Self-supervised Learning for Clustering of Wireless Spectrum Activity
Ljupcho Milosheski, Gregor Cerar, Blaž Bertalanič, Carolina Fortuna, Mihael Mohorčič
TL;DR
The paper addresses the labeling bottleneck in real-world wireless spectrum analysis by adopting self-supervised learning to cluster spectrogram segments without labels. It adapts a DeepCluster-inspired SSL framework to spectrum data, comparing CNN and Vision Transformer feature extractors, and benchmarks against PCA and a CNN autoencoder baseline. Key findings show that SSL yields higher-quality embeddings and superior clustering, while drastically reducing embedding dimensionality by about two orders of magnitude and reducing model complexity by roughly an order of magnitude; clustering performance improves by about 2–2.5x across metrics. The results also reveal that CNN features may outperform ViT for spectrograms with low content, and provide a methodology for evaluating transmission clustering in this domain. Overall, the work demonstrates a scalable, data-efficient approach for automatic exploration and cataloguing of spectrum activities in unlabeled real-world environments, with implications for cognitive radio and spectrum management systems.
Abstract
In recent years, much work has been done on processing of wireless spectrum data involving machine learning techniques in domain-related problems for cognitive radio networks, such as anomaly detection, modulation classification, technology classification and device fingerprinting.
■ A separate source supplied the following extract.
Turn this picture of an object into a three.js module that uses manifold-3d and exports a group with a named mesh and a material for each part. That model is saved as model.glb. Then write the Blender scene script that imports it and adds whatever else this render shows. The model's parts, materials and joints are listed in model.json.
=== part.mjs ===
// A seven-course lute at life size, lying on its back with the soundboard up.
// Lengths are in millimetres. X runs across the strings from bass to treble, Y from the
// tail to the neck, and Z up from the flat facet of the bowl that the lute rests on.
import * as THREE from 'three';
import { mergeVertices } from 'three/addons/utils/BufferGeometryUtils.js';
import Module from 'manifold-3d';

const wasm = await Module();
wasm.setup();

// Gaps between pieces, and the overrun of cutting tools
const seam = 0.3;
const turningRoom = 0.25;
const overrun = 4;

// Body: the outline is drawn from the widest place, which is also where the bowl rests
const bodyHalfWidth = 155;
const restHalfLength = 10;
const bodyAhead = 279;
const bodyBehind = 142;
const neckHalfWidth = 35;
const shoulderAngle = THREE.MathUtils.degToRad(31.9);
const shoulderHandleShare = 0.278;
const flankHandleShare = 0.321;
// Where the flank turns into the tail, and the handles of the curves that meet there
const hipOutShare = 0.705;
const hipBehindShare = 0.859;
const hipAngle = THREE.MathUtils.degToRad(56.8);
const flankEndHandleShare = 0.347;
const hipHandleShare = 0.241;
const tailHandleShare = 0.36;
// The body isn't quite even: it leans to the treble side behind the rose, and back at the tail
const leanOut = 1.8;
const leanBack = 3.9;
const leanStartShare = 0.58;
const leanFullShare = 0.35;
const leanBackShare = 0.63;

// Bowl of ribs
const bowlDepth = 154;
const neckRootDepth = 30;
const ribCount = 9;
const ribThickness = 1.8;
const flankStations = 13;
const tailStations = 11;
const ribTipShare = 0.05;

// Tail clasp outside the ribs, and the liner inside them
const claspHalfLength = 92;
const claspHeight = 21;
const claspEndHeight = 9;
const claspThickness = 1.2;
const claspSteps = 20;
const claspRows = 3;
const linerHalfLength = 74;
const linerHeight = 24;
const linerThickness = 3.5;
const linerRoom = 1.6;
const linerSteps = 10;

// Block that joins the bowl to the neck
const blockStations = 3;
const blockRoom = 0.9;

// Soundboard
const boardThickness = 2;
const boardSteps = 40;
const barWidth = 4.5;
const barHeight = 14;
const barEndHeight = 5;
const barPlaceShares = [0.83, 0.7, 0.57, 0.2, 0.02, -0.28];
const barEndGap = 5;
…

Most of the solutions are based on labeled data, created in a controlled manner and processed with supervised learning approaches. However, spectrum data measured in real-world environment is highly nondeterministic, making its labeling a laborious and expensive process, requiring domain expertise, thus being one of the main drawbacks of using supervised learning approaches in this domain. In this paper, we investigate the use of self-supervised learning (SSL) for exploring spectrum activities in a real-world unlabeled data. In particular, we compare the performance of two SSL models, one based on a reference DeepCluster architecture and one adapted for spectrum activity identification and clustering, and a baseline model based on K-means clustering algorithm. We show that SSL models achieve superior performance regarding the quality of extracted features and clustering performance. With SSL models we achieve reduction of the feature vectors size by two orders of magnitude, while improving the performance by a factor of 2 to 2.5 across the evaluation metrics, supported by visual assessment. Additionally we show that adaptation of the reference SSL architecture to the domain data provides reduction of model complexity by one order of magnitude, while preserving or even improving the clustering performance.